Whenever a line contains the string "rigid", copy it out of the entries.

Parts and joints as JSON:
------------------------

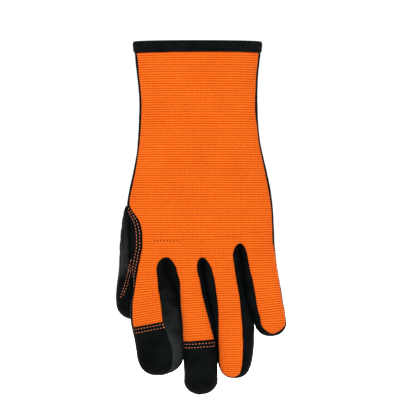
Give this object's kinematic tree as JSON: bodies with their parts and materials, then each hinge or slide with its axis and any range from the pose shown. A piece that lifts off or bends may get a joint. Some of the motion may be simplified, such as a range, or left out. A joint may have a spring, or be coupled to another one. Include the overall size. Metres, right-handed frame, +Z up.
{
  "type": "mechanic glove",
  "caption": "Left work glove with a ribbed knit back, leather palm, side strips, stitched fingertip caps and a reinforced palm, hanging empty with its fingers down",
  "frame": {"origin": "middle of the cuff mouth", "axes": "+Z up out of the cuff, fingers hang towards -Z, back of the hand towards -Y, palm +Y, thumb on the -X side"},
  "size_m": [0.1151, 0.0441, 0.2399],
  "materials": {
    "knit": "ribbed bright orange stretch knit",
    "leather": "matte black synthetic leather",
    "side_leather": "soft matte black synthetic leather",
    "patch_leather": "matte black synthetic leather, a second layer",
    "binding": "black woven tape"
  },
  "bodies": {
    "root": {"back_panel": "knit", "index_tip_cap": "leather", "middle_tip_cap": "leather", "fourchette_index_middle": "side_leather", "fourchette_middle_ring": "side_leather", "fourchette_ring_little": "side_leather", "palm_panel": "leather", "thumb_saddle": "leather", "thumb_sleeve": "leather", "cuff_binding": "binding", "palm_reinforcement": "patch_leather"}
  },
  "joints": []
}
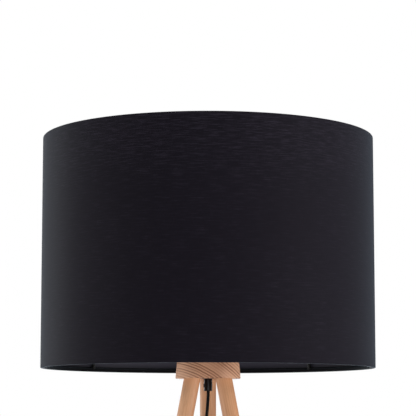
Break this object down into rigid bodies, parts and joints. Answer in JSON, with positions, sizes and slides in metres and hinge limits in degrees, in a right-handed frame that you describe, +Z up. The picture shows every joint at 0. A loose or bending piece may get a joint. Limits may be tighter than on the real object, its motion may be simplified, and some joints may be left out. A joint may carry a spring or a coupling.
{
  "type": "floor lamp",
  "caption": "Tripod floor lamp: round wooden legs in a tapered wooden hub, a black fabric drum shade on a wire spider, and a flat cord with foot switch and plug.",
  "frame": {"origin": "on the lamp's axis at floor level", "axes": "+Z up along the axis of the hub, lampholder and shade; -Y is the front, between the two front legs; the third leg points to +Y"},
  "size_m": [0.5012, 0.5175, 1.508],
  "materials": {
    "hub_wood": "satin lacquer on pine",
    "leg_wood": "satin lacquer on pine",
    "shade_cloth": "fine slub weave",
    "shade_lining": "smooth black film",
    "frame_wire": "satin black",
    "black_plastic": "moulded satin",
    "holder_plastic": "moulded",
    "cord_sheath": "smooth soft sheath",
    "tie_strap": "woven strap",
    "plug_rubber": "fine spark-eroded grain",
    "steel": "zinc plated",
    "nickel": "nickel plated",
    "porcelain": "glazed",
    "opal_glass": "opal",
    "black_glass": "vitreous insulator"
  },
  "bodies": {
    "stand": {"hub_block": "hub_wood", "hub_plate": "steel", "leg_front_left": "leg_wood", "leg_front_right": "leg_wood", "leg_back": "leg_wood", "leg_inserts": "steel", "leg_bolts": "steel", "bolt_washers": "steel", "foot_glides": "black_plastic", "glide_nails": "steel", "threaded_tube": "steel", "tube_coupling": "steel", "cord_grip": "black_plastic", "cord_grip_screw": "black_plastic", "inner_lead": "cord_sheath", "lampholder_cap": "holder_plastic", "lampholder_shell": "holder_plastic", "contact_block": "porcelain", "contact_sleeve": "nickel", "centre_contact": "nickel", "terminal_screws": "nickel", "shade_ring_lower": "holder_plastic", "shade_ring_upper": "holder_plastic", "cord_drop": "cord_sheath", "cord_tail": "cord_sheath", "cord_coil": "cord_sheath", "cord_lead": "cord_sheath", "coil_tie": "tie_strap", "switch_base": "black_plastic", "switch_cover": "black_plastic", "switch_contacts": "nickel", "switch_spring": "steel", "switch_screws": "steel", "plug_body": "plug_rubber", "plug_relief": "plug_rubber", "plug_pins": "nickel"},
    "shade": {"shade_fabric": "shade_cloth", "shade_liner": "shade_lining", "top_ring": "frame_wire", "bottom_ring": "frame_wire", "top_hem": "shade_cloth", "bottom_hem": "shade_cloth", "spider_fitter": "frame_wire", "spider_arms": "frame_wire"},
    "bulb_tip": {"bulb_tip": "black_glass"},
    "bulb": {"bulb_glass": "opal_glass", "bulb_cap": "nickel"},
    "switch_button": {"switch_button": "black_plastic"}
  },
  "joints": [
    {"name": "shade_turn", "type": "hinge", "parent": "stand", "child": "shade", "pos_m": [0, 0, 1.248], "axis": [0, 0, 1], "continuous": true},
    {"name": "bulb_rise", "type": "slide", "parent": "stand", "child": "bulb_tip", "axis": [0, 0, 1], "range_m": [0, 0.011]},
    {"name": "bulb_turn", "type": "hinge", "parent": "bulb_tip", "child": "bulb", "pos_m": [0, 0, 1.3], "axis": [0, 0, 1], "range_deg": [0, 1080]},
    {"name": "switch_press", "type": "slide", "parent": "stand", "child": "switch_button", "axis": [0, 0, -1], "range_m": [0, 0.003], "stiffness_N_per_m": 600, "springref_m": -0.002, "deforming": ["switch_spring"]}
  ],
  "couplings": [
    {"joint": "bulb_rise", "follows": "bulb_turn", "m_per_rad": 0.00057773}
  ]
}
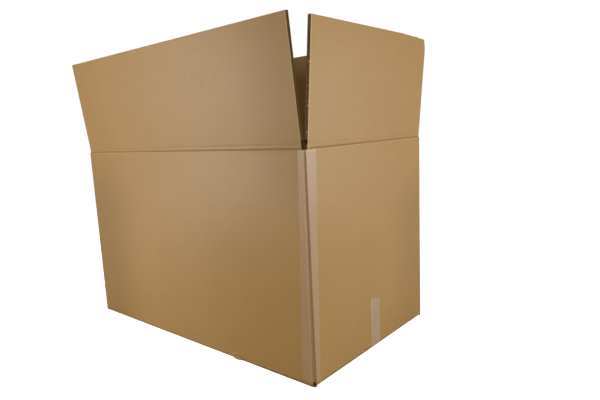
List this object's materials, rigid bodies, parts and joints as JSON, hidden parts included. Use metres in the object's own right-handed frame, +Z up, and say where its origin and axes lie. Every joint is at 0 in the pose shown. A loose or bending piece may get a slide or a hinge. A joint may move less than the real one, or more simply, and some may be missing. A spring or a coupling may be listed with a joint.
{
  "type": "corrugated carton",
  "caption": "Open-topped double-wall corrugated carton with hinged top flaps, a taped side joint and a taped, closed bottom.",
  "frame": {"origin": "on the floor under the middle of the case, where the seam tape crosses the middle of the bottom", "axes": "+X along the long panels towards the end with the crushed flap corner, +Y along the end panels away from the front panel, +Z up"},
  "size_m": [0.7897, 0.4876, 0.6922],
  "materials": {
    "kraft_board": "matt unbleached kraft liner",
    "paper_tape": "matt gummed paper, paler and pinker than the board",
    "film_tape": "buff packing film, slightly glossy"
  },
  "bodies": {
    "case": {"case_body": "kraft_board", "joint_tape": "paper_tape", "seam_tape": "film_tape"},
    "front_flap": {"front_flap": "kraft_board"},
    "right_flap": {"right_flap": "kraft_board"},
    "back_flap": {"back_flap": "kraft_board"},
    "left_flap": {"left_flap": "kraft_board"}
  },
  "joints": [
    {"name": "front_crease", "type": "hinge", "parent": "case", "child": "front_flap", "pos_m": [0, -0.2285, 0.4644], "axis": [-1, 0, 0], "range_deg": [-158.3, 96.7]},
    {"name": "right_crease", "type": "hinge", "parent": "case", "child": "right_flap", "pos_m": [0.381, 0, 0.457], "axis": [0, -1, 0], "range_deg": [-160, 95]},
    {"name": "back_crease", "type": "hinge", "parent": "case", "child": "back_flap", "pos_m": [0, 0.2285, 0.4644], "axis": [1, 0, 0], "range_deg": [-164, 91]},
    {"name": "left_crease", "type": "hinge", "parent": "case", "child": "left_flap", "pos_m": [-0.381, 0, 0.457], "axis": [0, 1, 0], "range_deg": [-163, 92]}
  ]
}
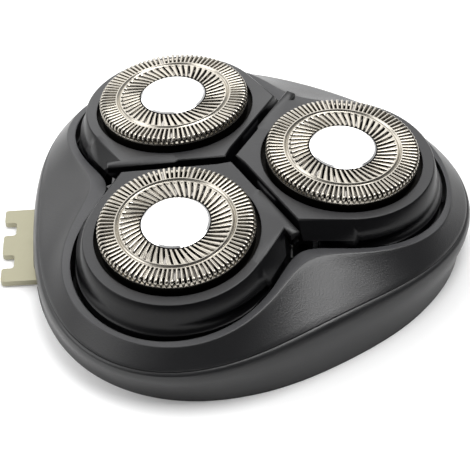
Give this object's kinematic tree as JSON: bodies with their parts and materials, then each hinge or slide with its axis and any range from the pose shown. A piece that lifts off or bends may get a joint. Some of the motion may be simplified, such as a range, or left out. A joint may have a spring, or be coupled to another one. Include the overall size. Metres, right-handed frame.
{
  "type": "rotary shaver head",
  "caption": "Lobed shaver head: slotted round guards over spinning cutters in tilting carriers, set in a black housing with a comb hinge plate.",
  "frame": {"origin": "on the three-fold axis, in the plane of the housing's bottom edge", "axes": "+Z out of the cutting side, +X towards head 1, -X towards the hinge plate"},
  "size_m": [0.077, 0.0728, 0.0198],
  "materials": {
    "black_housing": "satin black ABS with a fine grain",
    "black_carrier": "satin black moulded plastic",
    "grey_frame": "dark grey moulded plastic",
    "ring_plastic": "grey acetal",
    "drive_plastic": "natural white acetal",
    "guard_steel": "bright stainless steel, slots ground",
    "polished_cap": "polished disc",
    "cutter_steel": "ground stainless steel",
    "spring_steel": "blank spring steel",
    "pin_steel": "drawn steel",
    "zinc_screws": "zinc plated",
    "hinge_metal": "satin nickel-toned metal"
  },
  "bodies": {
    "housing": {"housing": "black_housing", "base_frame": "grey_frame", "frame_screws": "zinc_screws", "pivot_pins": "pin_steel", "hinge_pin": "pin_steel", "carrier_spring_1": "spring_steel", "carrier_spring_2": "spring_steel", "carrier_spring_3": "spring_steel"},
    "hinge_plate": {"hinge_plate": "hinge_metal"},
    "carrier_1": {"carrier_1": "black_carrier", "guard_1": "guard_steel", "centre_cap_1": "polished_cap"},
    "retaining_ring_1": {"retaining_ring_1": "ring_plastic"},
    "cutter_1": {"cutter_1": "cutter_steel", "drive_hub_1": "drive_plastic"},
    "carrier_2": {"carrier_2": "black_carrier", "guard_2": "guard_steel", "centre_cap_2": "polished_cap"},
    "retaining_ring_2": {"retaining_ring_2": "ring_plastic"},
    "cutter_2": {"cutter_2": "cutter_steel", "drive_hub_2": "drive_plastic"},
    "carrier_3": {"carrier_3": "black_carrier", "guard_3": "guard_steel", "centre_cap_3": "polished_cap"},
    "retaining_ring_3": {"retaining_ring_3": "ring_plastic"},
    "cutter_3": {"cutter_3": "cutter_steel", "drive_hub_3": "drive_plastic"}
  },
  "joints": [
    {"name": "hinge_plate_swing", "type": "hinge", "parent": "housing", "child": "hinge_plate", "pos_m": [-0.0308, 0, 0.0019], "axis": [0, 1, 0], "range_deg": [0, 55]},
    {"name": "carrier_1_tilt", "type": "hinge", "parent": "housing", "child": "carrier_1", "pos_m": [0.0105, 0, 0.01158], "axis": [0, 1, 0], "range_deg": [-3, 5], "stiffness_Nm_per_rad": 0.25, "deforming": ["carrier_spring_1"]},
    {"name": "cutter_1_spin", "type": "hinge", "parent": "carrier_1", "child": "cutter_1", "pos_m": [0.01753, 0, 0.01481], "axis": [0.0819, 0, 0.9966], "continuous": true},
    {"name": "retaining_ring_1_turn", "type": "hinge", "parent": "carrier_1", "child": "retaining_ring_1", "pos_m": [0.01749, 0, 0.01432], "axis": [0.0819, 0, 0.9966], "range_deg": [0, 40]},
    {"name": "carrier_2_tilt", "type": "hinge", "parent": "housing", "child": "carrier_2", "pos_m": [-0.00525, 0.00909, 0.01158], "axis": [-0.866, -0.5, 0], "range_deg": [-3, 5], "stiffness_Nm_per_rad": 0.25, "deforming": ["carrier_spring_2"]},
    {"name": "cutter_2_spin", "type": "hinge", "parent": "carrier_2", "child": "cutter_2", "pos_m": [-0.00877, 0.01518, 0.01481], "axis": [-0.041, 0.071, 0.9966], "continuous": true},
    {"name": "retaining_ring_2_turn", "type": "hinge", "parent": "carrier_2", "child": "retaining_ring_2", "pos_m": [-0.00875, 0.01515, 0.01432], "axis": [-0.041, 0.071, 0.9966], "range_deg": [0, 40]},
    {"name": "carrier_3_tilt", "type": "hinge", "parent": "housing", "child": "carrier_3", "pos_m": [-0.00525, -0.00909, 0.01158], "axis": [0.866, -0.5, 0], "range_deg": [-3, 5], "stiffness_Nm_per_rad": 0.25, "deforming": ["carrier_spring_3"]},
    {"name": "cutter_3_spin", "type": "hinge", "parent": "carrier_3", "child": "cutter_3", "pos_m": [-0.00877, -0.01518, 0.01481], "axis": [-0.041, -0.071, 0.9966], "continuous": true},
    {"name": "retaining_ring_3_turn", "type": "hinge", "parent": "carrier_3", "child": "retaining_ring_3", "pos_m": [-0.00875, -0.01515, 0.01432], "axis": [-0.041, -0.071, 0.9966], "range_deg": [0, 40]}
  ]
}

------------------------

> [SOLUTION TO THIS TASK]:
Break this object down into rigid bodies, parts and joints. Answer in JSON, with positions, sizes and slides in metres and hinge limits in degrees, in a right-handed frame that you describe, +Z up. The picture shows every joint at 0. A loose or bending piece may get a joint. Limits may be tighter than on the real object, its motion may be simplified, and some joints may be left out. A joint may carry a spring or a coupling.
List this object's materials, rigid bodies, parts and joints as JSON, hidden parts included. Use metres in the object's own right-handed frame, +Z up, and say where its origin and axes lie. Every joint is at 0 in the pose shown. A loose or bending piece may get a slide or a hinge. A joint may move less than the real one, or more simply, and some may be missing. A spring or a coupling may be listed with a joint.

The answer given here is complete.